Andrew McQuillan

Could the rise of Sinn Fein lead to a united Ireland?

Sinn Fein president Mary Lou McDonald (Getty)

The possibility of a political wing of a terrorist organisation becoming a party of government in an EU member state would normally be headline news. But that’s precisely what’s happening in Ireland. 

Sinn Fein is currently enjoying a consistent lead at the top of the polls in the Republic; a recent example from the Irish edition of the Sunday Times shows it had surged by six points to 37 per cent, some distance ahead of Fine Gael and Fianna Fail, currently coalition partners. Public approval of the Sinn Fein leader Mary Lou McDonald — the middle-class Dubliner who described the IRA campaign as ‘justified’ and mused that there was ‘every chance’ she would have joined in if she had the chance — is at 50 per cent. The current Taoiseach, Michael Martin, is nine points behind her.

The nuances of the Republic’s electoral system and the strength of anti-Sinn Fein feeling among other parties could in all likelihood lead to another coalition designed to keep them out of government. The aftermath of the 2020 election is an instructive example. Yet the consistent and increasing popularity of a party of terrorist sympathisers holds up an unforgiving mirror to the state of society in the Republic which often goes unrecognised — deliberately or otherwise — by elements of the UK’s political class.

There is now a strong chance that it will become the largest party at Stormont following next year’s election

Events in the south are not taking place in isolation though. Such is Sinn Fein’s stranglehold on nationalist politics in Northern Ireland — and the atomisation of the unionist vote — that there is now a strong chance it will become the largest party at Stormont following next year’s election.

A strategic slip-up by the DUP — in 2006, they pushed through a change which meant that the leader of the largest party, rather than the party at the head of the largest designation in the Assembly would become first minister — means that Michelle O’Neill would take that role on, based on current projections. Recent polling has Sinn Fein on 24 per cent, six ahead of their nearest challengers, the DUP.

It would be churlish to underplay the symbolic significance of this pincer movement; a Sinn Fein first minister in Belfast a year after Northern Ireland’s centenary would be a bitter blow for unionism. If that was allied to Sinn Fein becoming part of the government in the Republic, chatter around a border poll would ramp up considerably, not to mention the institutions of government in Dublin being weaponised towards achieving it.

Already there is a cottage industry that promotes the idea that because of Brexit, the improved electoral fortunes of nationalism and the relentless march of demographic change, that unionism should pack it in and enter into a conversation about what this ‘New Ireland’ should look like.

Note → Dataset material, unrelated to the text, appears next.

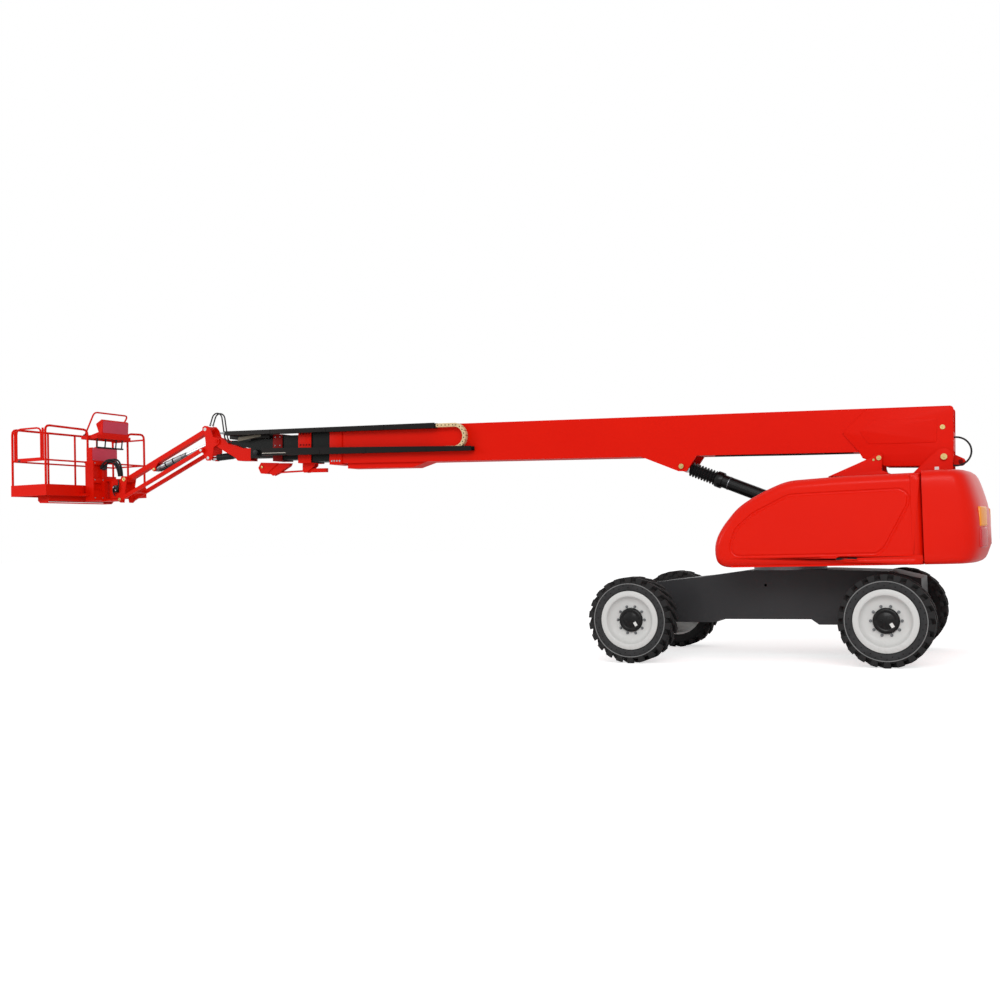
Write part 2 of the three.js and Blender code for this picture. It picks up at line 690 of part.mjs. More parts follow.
const linkBar = cut(
  join(
    box([20, jibLength - 20], [120, 160], [-30, 30]),
    pin([0, 0], 40, [120, 160]),
    pin([jibLength, 0], 40, [120, 160]),
  ),
  pin([0, 0], 25, [100, 180]),
  pin([jibLength, 0], 25, [100, 180]),
);
const jibLink = join(
  bothSides(linkBar),
  box([jibLength - 330, jibLength - 290], [-130, 130], [-25, 15]),
);
part('jib_link', aim(jibLink, LINK_TOP, LINK_END), RED);

const jibTurn = THREE.MathUtils.degToRad(angleOf(JIB_TOP, JIB_END));
const jibLug = [
  JIB_TOP[0] + JIB_LUG[0] * Math.cos(jibTurn) - JIB_LUG[1] * Math.sin(jibTurn),
  JIB_TOP[1] + JIB_LUG[0] * Math.sin(jibTurn) + JIB_LUG[1] * Math.cos(jibTurn),
];
const jibRamLength = distance(jibLug, JIB_RAM_HEAD);
part('jib_ram_barrel', aim(barrel({
  eyeR: 36, holeR: 19, eyeY: 38, r: 40, boreR: 26, end: jibRamLength - 560,
}), jibLug, JIB_RAM_HEAD), BLACK);
part('jib_ram_rod', aim(ram({
  length: jibRamLength, eyeR: 36, eyeY: 30, r: 24, start: 250,
}), jibLug, JIB_RAM_HEAD), CHROME);

// ---------- platform bracket and rotator ----------
const bracketPlate = [
  [10470, 2780], [10590, 2785], [10630, 2700], [10645, 2600], [10645, 2430], [10625, 2350],
  [10545, 2345], [10515, 2560],
];
const endBracket = join(
  bothSides(sidePlate(bracketPlate, [97, 113])),
  pin(JIB_END, 28, [-113, 113]),
  bothSides(pin(LINK_END, 24, [100, 165])),
  box([10600, 10720], [-105, 105], [2430, 2690]),
  post([TURN_X, 0], 112, [2425, 2715], 32),
);
part('platform_bracket', endBracket, RED);

const mountArm = [
  [TURN_X, -95], ...arc([TURN_X, 0], 95, 270, 90, 8), [TURN_X, 95], [10990, 80], [10990, -80],
];
const BOX_Z = 3055;              // underside of the junction box on its column
const platformMount = join(
  flatPlate(mountArm, [2716, 2750]),
  flatPlate(mountArm, [2390, 2424]),
  box([10960, 10990], [-110, 110], [2390, 2750]),
  cut(
    box([10985, 11160], [85, 335], [2400, BOX_Z]),
    box([10975, 11030], [135, 315], [2560, 2990]),
  ),
  box([10985, 11160], [-110, 335], [2690, 2760]),
  box([10985, 11160], [-250, 335], [2390, 2470]),
  box([11020, 11160], [-20, 60], [2460, BOX_Z]),
  box([11040, 11160], [-250, 0], [2460, 2808]),
  box([11060, 11189.7], [-430, 450], [2478, 2512]),
  box([11150, 11189.7], [100, 320], [3020, 3050]),
);
part('platform_mount', platformMount, RED);

// ---------- platform ----------
const [BACK_X, EDGE_X] = PLATFORM_X;
const railBack = BACK_X + TUBE_R + 1;
const railFront = EDGE_X - TUBE_R - 1;
const railY = PLATFORM_Y - TUBE_R - 1;
const MID_Z = 3045;
const KICK_TOP = 2655;
const BEND = 90;                 // radius of the bends in the rails
const CONSOLE_Y = [-720, 220];   // the top rail stops on both sides of the console
const floorFrame = cut(
  box([BACK_X, EDGE_X], [-PLATFORM_Y, PLATFORM_Y], [FLOOR_Z, KICK_TOP]),
  box([BACK_X + 6, EDGE_X - 6], [-PLATFORM_Y + 6, PLATFORM_Y - 6], [FLOOR_Z + 40, KICK_TOP + 10]),
  box([BACK_X + 45, EDGE_X - 45], [-PLATFORM_Y + 45, -20], [FLOOR_Z - 10, FLOOR_Z + 50]),
  box([BACK_X + 45, EDGE_X - 45], [20, PLATFORM_Y - 45], [FLOOR_Z - 10, FLOOR_Z + 50]),
);
const POST_Z = FLOOR_Z + 30;
const rearRail = (corner, end) => pipe(rounded([
  [railBack, corner, POST_Z], [railBack, corner, RAIL_Z + 35], [railBack, end, RAIL_Z + 20],
  [railBack, end, POST_Z],
], BEND), TUBE_R);
const frontRail = pipe(rounded([
  [railFront, railY, POST_Z], [railFront, railY, RAIL_Z], [railFront, -railY, RAIL_Z],
  [railFront, -railY, POST_Z],
], BEND), TUBE_R);
const frontPosts = [380, -220, -740].map(
  (y) => post([railFront, y], POST_R, [POST_Z, RAIL_Z], 12),
);
const GATE_Z = [3030, 3560];
const gatePosts = [railFront - 58, railBack + 55].map(
  (x) => post([x, railY], POST_R, GATE_Z, 12),
);
const gateTies = [GATE_Z[0] + 20, GATE_Z[1] - 40].flatMap((z) => [
  rod([railFront - 58, railY, z], [railFront, railY, z], POST_R - 4),
  rod([railBack, railY, z], [railBack + 55, railY, z], POST_R - 4),
]);
const midRail = pipe([
  [railFront, railY, MID_Z], [railFront, -railY, MID_Z], [railBack, -railY, MID_Z],
  [railBack, railY, MID_Z],
], TUBE_R - 5);
const farRail = rod([railBack, -railY, RAIL_Z - 60], [railFront, -railY, RAIL_Z - 60], TUBE_R - 4);
const underFrame = sidePlate([
  [11300, 2400], [11345, 2360], [11500, 2360], [11545, 2400], [11545, 2480], [11300, 2480],
], [-460, 980]);
const platformFrame = join(
  floorFrame,
  rearRail(railY, CONSOLE_Y[1]),
  rearRail(-railY, CONSOLE_Y[0]),
  frontRail,
  frontPosts,
  gatePosts,
  gateTies,
  midRail,
  farRail,
  cut(underFrame, box([11312, 11533], [-450, 970], [2372, 2490])),
);
part('platform_frame', platformFrame, RED);
const FLOOR_INSET = 2 * TUBE_R + 2;
part('platform_floor', box(
  [BACK_X + FLOOR_INSET, EDGE_X - FLOOR_INSET],
  [-PLATFORM_Y + FLOOR_INSET, PLATFORM_Y - FLOOR_INSET],
  [FLOOR_Z + 40.3, FLOOR_Z + 46],
), IRON);

// The gate hangs on its post nearest the boom; its latch is at the other end.
const gateX = [railBack + 95, railFront - 95];
const gate = join(
  pipe(rounded([
    [gateX[0], railY, 3045], [gateX[0], railY, 3562], [gateX[1], railY, 3562],
    [gateX[1], railY, 3045],
  ], BEND), 15),
  box([gateX[0], gateX[1]], [railY - 12, railY + 12], [3030, 3085]),
);
part('platform_gate', gate, RED);

// The console stands on the junction box, with a guard hoop leaning back over it.
const consoleHood = [
  [11040, 3495], [11050, 3540], [11035, 3745], [11060, 3768], [11185, 3700], [11130, 3560],
  [11375, 3500], [11375, 3495],
];
const consoleStruts = [160, -30, -280, -420].map(
  (y) => rod([11050, y, 3450], [11075, y, 3290], 9, 8),
);
const guardHoop = pipe(rounded([
  [11350, 150, 3480], [11120, 150, 3884], [11120, -640, 3884], [11350, -560, 3480],
], 70), 14);
const consoleBody = join(
  sidePlate(consoleHood, [-560, 50]),
  cut(
    box([11030, 11380], [-600, 190], [3440, 3500]),
    box([11042, 11368], [-590, 180], [3430, 3488]),
  ),
  consoleStruts,
  box([11060, 11100], [-440, 180], [3280, 3296]),
  box([11060, 11180], [-300, 280], [BOX_Z + 0.3, 3282]),
  guardHoop,
);
part('platform_console', consoleBody, RED);

machine.position.x = -(TAIL_X + FRONT_X) / 2;
machine.updateMatrixWorld(true);

export default machine;
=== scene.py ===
# %% [markdown]
# # A telescopic boom lift in Blender
# The machine comes from a solid model that is already the right size. This lesson loads it,
# gives every part its real finish and adds the pieces that make it look like a machine that
# has been assembled: treads, bolts, pins, hoses and panel lines. Everything is in metres.

# %% Load the frame
import json
import math
import bpy
from mathutils import Matrix, Vector

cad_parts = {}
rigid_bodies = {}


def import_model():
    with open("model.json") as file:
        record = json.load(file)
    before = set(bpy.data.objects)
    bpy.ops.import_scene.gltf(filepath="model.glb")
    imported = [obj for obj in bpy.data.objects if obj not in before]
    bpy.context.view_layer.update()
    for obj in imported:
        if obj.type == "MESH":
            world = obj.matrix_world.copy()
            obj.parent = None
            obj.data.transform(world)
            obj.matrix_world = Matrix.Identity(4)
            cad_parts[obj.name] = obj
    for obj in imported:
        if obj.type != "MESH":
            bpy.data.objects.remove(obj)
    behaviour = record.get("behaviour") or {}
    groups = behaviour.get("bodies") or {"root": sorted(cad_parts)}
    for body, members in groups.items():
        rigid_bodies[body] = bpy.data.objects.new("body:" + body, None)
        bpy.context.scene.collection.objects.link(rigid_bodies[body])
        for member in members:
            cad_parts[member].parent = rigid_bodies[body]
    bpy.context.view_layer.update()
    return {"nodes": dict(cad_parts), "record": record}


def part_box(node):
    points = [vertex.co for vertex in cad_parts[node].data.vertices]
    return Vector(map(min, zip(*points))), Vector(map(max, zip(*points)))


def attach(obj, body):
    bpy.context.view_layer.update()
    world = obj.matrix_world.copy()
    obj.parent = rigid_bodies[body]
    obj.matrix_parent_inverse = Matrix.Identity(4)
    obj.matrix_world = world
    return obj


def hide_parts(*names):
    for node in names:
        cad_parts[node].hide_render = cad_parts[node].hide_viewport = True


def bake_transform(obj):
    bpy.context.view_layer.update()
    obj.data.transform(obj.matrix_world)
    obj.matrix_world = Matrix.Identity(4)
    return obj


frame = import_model()

# %% [markdown]
# ## Places on the machine
# Two rulers are used below. The first is the chassis: x is counted from midway between the
# axles, y from the centre line and z from the ground. The second lies along the boom, counted
# from its pivot and tilted with it. Both take millimetres, because that is how steelwork is
# drawn, and both are found from the loaded parts and joints.

# %% Rulers
joints = {joint["name"]: joint for joint in frame["record"]["behaviour"]["joints"]}


def middle(part):
    low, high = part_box(part)
    return (low + high) / 2


wheelbase_middle = (middle("tyre_front_left").x + middle("tyre_rear_left").x) / 2
boom_pivot = Vector(joints["boom_lift"]["pos_m"])
boom_along = Vector(joints["boom_extend"]["axis"]).normalized()
boom_up = Vector((-boom_along.z, 0, boom_along.x))


def at(x, y, z):
    return Vector((wheelbase_middle + x / 1000, y / 1000, z / 1000))


def on_boom(along, y, across):
    place = boom_pivot + boom_along * (along / 1000) + boom_up * (across / 1000)
    return Vector((place.x, y / 1000, place.z))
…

Unionism, already prone to introspective bouts of doom and gloom, could conceivably talk itself down the road towards Dublin. There are plenty of figures in Northern Ireland who will be willing them on to do just that, more to fulfil their own preconceived dogmas and notions.

However, despite Sinn Fein and Irish nationalists’ belief in that article of faith that reunification is around the corner, the polling on the situation in Northern Ireland — arguably more important than any polling on the state of the parties in the Dail — is consistently in favour of the Union.

In recent months, a poll for the University of Liverpool’s Institute of Irish Studies found 58.6 per cent would vote for the Union were a poll held tomorrow, while the Northern Ireland Life and Times Survey showed that only a third would do the same for a United Ireland. It would be a mistake then to think of a correlation between the realignment in unionist party affiliation — largely voters ditching the DUP for elsewhere — as a sign of the Union’s weakness.

Instead of being willed into what would be a trite, one-sided conversation about a ‘New Ireland’, unionists should ignore the noise and instead take stock themselves on how they further secure Northern Ireland’s place within the United Kingdom. The polling shows the sizeable persistence of an undecided or non-aligned column who, if convinced about the merits of the Union, will provide it with considerable ballast.

For over a century, Irish nationalists and their fellow travellers have predicted the imminent demise of Northern Ireland and its absorption into the Republic. It may well happen, but it need not be inevitable. Rather than worry about whether Sinn Fein will get access to a ministerial car as opposed to plotting to blow them up, unionists should start to focus on promoting the wide-ranging arguments in their favour.